Y por último tenemos a quienes, erigiéndose en paladines de las más rancias esencias de la tradición, creen que con la imputación se está poniendo en peligro a la monarquía como forma de jefatura de Estado en España. Pues bien los que creen sinceramente en lo anterior difícilmente podrían estar más equivocados. Porque la única contribución que desde la Administración de justicia podría realizarse hoy día al sostenimiento de la monarquía es, precisamente, no hacer excepciones entre royals y ciudadanos plebeyos de a pie. De hecho, de actuar en la dirección opuesta, flaco favor se estaría haciendo a una institución últimamente ya demasiado debilitada ante la opinión pública a causa de tristes y poco deseables acontecimientos recientes. Y ello sin contar con que, a mayor abundamiento, el mantenimiento o conservación de la monarquía como forma de Estado es una cuestión completamente ajena a la Justicia, que debe limitarse „en beneficio de todos„ a aplicar la ley con ecuanimidad.

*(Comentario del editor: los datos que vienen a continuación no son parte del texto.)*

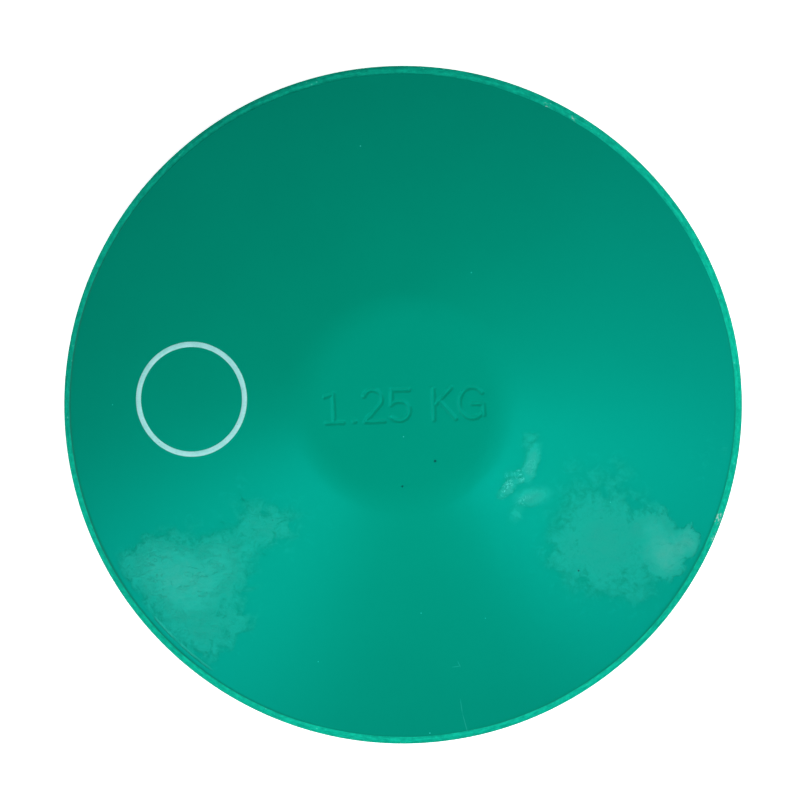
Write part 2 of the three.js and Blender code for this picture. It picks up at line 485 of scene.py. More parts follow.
# Outer face: an arc from one wandering border to the other, whose halves stand apart by the land and
# are lowered by the marks. The back is straight, and the upper and lower faces lie against the halves.
def makeSeamBand():
    angles = evenTurns(seamBand["around"])
    upperBorder = borderHeight(angles, seeds["upperBorder"])
    lowerBorder = borderHeight(-angles, seeds["lowerBorder"])
    firstTurn = np.arcsin((rimCentreHeight - lowerBorder) / groundRound)
    lastTurn = np.arcsin((upperBorder - rimCentreHeight) / groundRound)
    shares = np.linspace(0, 1, seamBand["across"] + 1)[:, None]
    turn = firstTurn + (lastTurn - firstTurn) * shares
    fade = seamBand["edgeFade"]
    depth = seamBand["grit"] * smoothStep(0, fade, shares) * (1 - smoothStep(1 - fade, 1, shares))
    section = groundRound - depth * np.clip(grindMarks(angles + 0 * turn, turn), 0, 1)
    heights = section * np.sin(turn) + rimCentreHeight * np.clip(turn / seamBand["landTurn"], -1, 1)
    heights[0], heights[-1] = -lowerBorder, upperBorder
    back = np.full((2, len(angles)), bandBackRadius)
    radii = np.vstack([rimCentre + section * np.cos(turn), back])
    points = polarRows(radii, angles, np.vstack([heights, upperBorder, -lowerBorder]))
    faces = ringFaces(sectionRings(points, len(angles))[::-1])
    band = makePiece("seam_band_rubber", points, faces, seamBand["sharpAngle"])
    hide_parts("seam_band")
    print("seam band:", len(band.data.polygons), "faces")
    return band


# The printed ring on the upper cone

printedRing = {
    "centreX": -58.88 * mm,
    "centreY": 1.56 * mm,
    "outerRadius": 15.99 * mm,
    "lineWidth": 1.45 * mm,
    "filmHeight": 0.03 * mm,
    "filmSink": 0.03 * mm,
    "sectionShares": [0, 0.05, 0.5, 0.95, 1, 1, 0],  # from the inner line to the outer one
    "sectionLifts": [0, 1, 1, 1, 0, -1, -1],  # in film heights above the face and film sinks below it
    "edgeWander": 0.03 * mm,
    "outerWaves": [3, 7, 12, 19, 33, 51],  # periods round the ring
    "innerWaves": [4, 6, 11, 23, 37, 47],
    "around": 360,
    "sharpAngle": 60,
}


# A flat ring of film laid on the face: a small closed section carried round a circle in the cone's plane
def makePrintedRing():
    angles = evenTurns(printedRing["around"])
    outer, wander = printedRing["outerRadius"], printedRing["edgeWander"]
    inner = outer - printedRing["lineWidth"]
    outerLine = outer + wander * ringNoise(angles, printedRing["outerWaves"], seeds["ringOuter"])
    innerLine = inner + wander * ringNoise(angles, printedRing["innerWaves"], seeds["ringInner"])
    lifts = np.array(printedRing["sectionLifts"])[:, None]
    radii = innerLine + (outerLine - innerLine) * np.array(printedRing["sectionShares"])[:, None]
    x = printedRing["centreX"] + radii * np.cos(angles) * math.cos(coneAngle)
    y = printedRing["centreY"] + radii * np.sin(angles)
    points = skinRows(x, y, faceHeight(np.hypot(x, y)), seeds["upperSkin"])
    film = np.where(lifts > 0, printedRing["filmHeight"], printedRing["filmSink"]) * lifts
    points[:, 2] += (film + 0 * radii).ravel()
    faces = ringFaces(sectionRings(points, len(angles)))
    ring = makePiece("printed_ring", points, faces, printedRing["sharpAngle"])
    print("printed ring:", len(ring.data.polygons), "faces")
    return ring


# Shader helpers

# A node with its settings and inputs: an input that is a socket is linked, and any other is written in
def addNode(tree, kind, values=None, **settings):
    node = tree.nodes.new("ShaderNode" + kind)
    for key, value in settings.items():
        setattr(node, key, value)
    for key, value in (values or {}).items():
        if isinstance(value, bpy.types.NodeSocket):
            tree.links.new(value, node.inputs[key])
        else:
            node.inputs[key].default_value = value
    return node


def mathNode(tree, operation, first, second=0.0, clamp=False):
    return addNode(tree, "Math", {0: first, 1: second}, operation=operation, use_clamp=clamp).outputs[0]


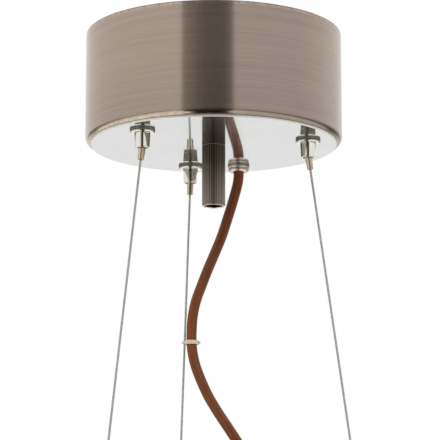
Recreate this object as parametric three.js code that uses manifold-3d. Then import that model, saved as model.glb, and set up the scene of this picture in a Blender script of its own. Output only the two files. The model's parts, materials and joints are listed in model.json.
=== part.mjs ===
// Pendant lamp, ceiling end: a drawn metal canopy with a mirror face plate,
// three wire grippers with their suspension wires, a fluted tube nut on the
// threaded tube of the ceiling bracket, and the supply cord.
// Millimetres, +Z up. The ceiling is the plane z = 0, the threaded tube stands on the Z axis,
// and -Y is the side that faces the viewer.
import * as THREE from "three";
import { mergeVertices } from "three/addons/utils/BufferGeometryUtils.js";
import Module from "manifold-3d";

const wasm = await Module();
wasm.setup();

// Canopy
const canopyRadius = 75;
const canopyDrop = 66; // from the ceiling to the underside of the face plate
const canopyWall = 1;
const canopyCorner = 3; // outer radius of the drawn lower edge
const facePlateRadius = 72;
const facePlateThickness = 1.2;
const facePlateChamfer = 0.25;

// Clearances
const seatGap = 0.05; // between flat faces that lie on each other
const holeClearance = 0.3; // radial, round a stem in a hole
const threadClearance = 0.12; // radial, between a nut and its thread
const wireClearance = 0.25; // radial, round a suspension wire
const edgeBreak = 0.3; // chamfer on the edges of small turned pieces
const drillMargin = 1; // that a drill stands past the face plate

// Ceiling bracket and its threaded tube
const bracketLength = 128;
const bracketWidth = 26;
const bracketThickness = 2.5;
const bracketSlotLength = 22;
const bracketSlotWidth = 5.4;
const bracketSlotCentre = 42; // distance of a slot's middle from the axis
const tubeRadius = 4.9; // M10 thread, over the crests
const tubeBoreRadius = 3.5;
const tubeEngagement = 25; // how far the tube reaches below the face plate
const bracketNutFlats = 14;
const bracketNutHeight = 4;

// Fluted tube nut
const nutRadius = 6.8;
const nutLength = 36;
const nutBoreClearance = 0.15;
const nutChamfer = 0.5;
const fluteCount = 40;
const fluteDepth = 0.3;

// Suspension wires and grippers
const gripperNames = ["left", "far", "right"];
const gripperAngles = [224.5, 104.5, 344.5]; // degrees round the Z axis from +X
const gripperCircleRadius = 56.5;
const wireRadius = 0.7;
const wireLean = 0.138; // outward run of a wire for each unit of fall
const wireTailRise = 14; // height of a wire's cut end above the gripper's top
const wireTailStraight = 3; // above the gripper's top, before the tail bends over
const wireTailBend = 4; // how far the cut end lies to the side
const wireSwingOut = 6.5; // degrees that a wire can lean further out
const wireEndFall = 192; // below the face plate, where a wire's end fitting stops
const stemRadius = 3.9; // M8 thread
const stemRise = 17.2; // above the underside of the face plate
const flangeRadius = 7.25;
const flangeThickness = 2;
const flangeChamfer = 0.5;
const barrelRadius = 4.55;
const barrelTipRadius = 4.3;
const barrelFall = 10.5; // lower end of the barrel, below the face plate
const barrelChamfer = 0.5;
const mouthRadius = 3;
const mouthLip = 1.3;
const ballRadius = 3.1;
const ballClearance = 0.35;
const ballHalfHeight = 1.3;
const pivotFall = 8; // centre of the nozzle's ball, below the face plate
const nozzleRadius = 2.15;
const nozzleReach = 9.6; // below the ball's centre
const nozzleChamfer = 0.35;
const pressTravel = 0.8; // of the nozzle and the jaws, towards the ceiling
const spigotRadius = 1.6;
const spigotReach = 1.9; // above the ball's centre
const wireTopSetback = 0.4; // from the spigot's end to the wire's end
const funnelRadius = 1.45;
const funnelDepth = 1.5;
const jawClearance = 0.17;
const jawLowRadius = 1.9;
const jawTopRadius = 3;
const jawHeight = 7;
const jawGap = 0.7; // from the nozzle's spigot to the jaws, with the nozzle upright
const jawSlitCount = 3;
const jawSlitWidth = 0.5;
const jawSlitShare = 0.7;
const throatClearance = 0.5; // radial, round the jaws' narrow end
const throatStep = 0.1;
const plugThickness = 2;
const plugRecess = 0.2;
const springWireRadius = 0.3;
const springMeanRadius = 2.55;
const springCurls = 6;
const springEndGap = 0.3;
const gripperNutFlats = 13;
const gripperNutHeight = 4.4;
const fittingRadius = 1.9;
const fittingLength = 11;
const fittingFootRadius = 4;
const fittingFootThickness = 2.5;
const fittingSocketDepth = 7;
const fittingTaper = 1;

// Cord gland
const glandAngle = 74; // degrees round the Z axis from +X
const glandCircleRadius = 55;
const glandStemRadius = 5;
const glandStemRise = 14;
const glandFlangeRadius = 6.6;
const glandFlangeThickness = 1.8;
const glandNeckRadius = 4.6;
const glandNeckFall = 3.4;
const glandCapRadius = 6.3;
const glandCapFall = 4.2;
const glandCapEdge = 0.8;
const glandNutFlats = 14;
const glandNutHeight = 3.5;
const glandSealDepth = 5;
const glandSealWall = 0.9;
const glandSealClearance = 0.2;
const glandSealProud = 0.6; // above the gland body's top

// Supply cord
const cordRadius = 3.1;
const cordClearance = 0.3;
const cordSheathTop = -44; // height of the sheath's end inside the canopy
const coreRadius = 1.05;
const coreSpread = 1.45; // distance of a core from the cord's centre
const cordGap = 0.3; // between two lengths of cord that meet
const coilCentre = new THREE.Vector3(-14, 64, -288);
const coilInnerRadius = 23;
const coilTurnsPerLayer = 3;
const coilPitch = 6.7; // from one turn to the next, across and between layers
const coilClimb = 0.5; // share of a turn in which the cord changes layer
const coilStepsPerTurn = 24;
const coilSides = 6;
const tieClearance = 0.4;
const tieThickness = 1;
const tieWidth = 5;
const strippedLength = 14;
const strippedRootLength = 1.2; // stub of filler below the sheath's cut end
const strippedRootInset = 0.4;
const coreSplay = 7; // degrees
const ferruleCollarLength = 3;
const ferruleCollarRadius = 1.4;
const ferrulePinLength = 7;
const ferrulePinRadius = 0.7;

// Cord clip on the far wire
const clipFall = 106.4; // middle of the clip, below the face plate
const clipThickness = 2.4;
const clipWall = 1;
const clipWireWall = 1.55;
const clipTabLength = 1.2;
const clipTabWidth = 2.4;
const clipSlit = 0.5;
const clipCord = new THREE.Vector2(-13.3, 67.6); // where the cord runs through the clip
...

Pero hay algo más que (si no perdemos la perspectiva y somos capaces de ver a largo plazo) debería preocuparnos especialmente de todo lo anterior. Y es que atacar de forma personal (insisto: no me refiero a oponerse a sus decisiones mediante recursos, sino a vituperarle) a un juez que cumple con su obligación sin hacer distinciones entre los justiciables sea cual sea el estrato social al que éstos pertenezcan, es muy peligroso para nuestro futuro como sociedad: concretamente, para nuestra seguridad como ciudadanos. Tanto si se hostiga al juez Castro por su decisión de imputar a la Infanta (en el Caso Noos), como si se acosa a la juez Alaya por atreverse a investigar e imputar a miembros del Gobierno andaluz o del poderoso sindicato UGT (en el caso de los ERE fraudulentos), o se ataca a titulares de juzgados que hace poco han sido capaces de pararle los pies a algunos (hasta ahora casi omnipotentes) bancos en ejecuciones hipotecarias abusivas.

Atacarles de ese modo supone poco menos que agredir a uno de los pocos bastiones del Estado de Derecho no politizados (al menos, a ese nivel), y que además (de entre los tres poderes que Montesquieu defendió mantener separados) es el único que puede proporcionarnos alguna garantía de igualdad y justicia frente a los otros dos „Gobierno y Parlamento„, no sólo poco independientes entre sí, sino bastante desprestigiados (por méritos propios) en los últimos tiempos. Y es que quienes ahora atacan de forma personal a ciertos jueces porque "no les gustan" sus decisiones, puede que algún día necesiten a un juez imparcial y decidido que les proteja. Pero a este paso (debe ser difícil trabajar de forma honesta e independiente con esa presión encima), a lo mejor para entonces ya no nos quedan.